Personal information
- Full name: Walter Blackett Trevelyan
- Born: 18 March 1821 Morpeth, Northumberland, England
- Died: 10 October 1894 (aged 73) Golders Green, Middlesex, England
- Batting: Unknown
- Relations: Ralph Spencer (great-nephew)

Domestic team information
- 1842–1843: Cambridge University
- 1846–1851: Marylebone Cricket Club

Career statistics
| Competition | First-class |
| Matches | 10 |
| Runs scored | 155 |
| Batting average | 9.11 |
| 100s/50s | –/– |
| Top score | 44* |
| Catches/stumpings | 3/– |
- Source: Cricinfo, 28 March 2019

= Walter Trevelyan =

English cricketer and barrister

Walter Blackett Trevelyan (18 March 1821 - 10 October 1894) was an English first-class cricketer and barrister.

==Life and legal career==
Trevelyan was born at Netherwitton Hall in Morpeth to Raleigh Trevelyan and Elizabeth Grey. He was educated at Harrow School and the Edinburgh Academy, before going up to Gonville and Caius College, Cambridge. While studying at Cambridge, he made his debut in first-class cricket for Cambridge University against Cambridge Town Club at Parker's Piece. He played first-class cricket for Cambridge University until 1843, making six appearances and gaining a cricket blue. He appeared for a Midland Counties cricket team in 1843, playing against the Marylebone Cricket Club (MCC) at Leicester.

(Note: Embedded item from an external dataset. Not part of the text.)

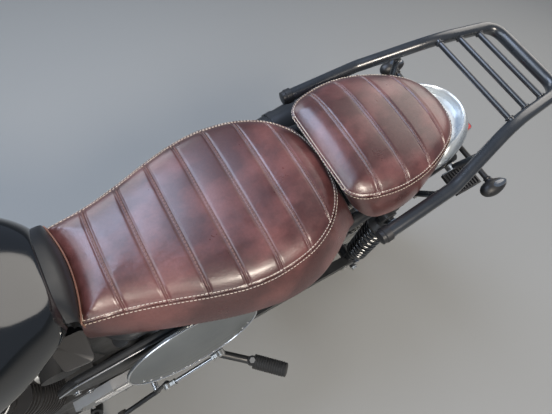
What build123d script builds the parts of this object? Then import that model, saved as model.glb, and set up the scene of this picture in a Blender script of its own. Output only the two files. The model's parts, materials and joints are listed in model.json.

He graduated from Gonville and Caius College with a law degree in 1844, with admission to the Inner Temple coming in November of that year. He appeared in further first-class matches for the MCC, playing twice in 1846 and once in 1851. Playing a total of ten first-class matches, Trevelyan scored 155 runs at an average of 9.11, with a high score of 44 not out. He was later admitted to the Middle Temple in April 1858 and was called to the bar later that same month. He served as a barrister on the Northern and North-Eastern Circuits until his death in October 1894 at Golders Green. He was survived by his wife, Helena Caroline Trevelyan, who he had married in 1849, with the couple having four children. His great-nephew, Ralph Spencer, also played first-class cricket.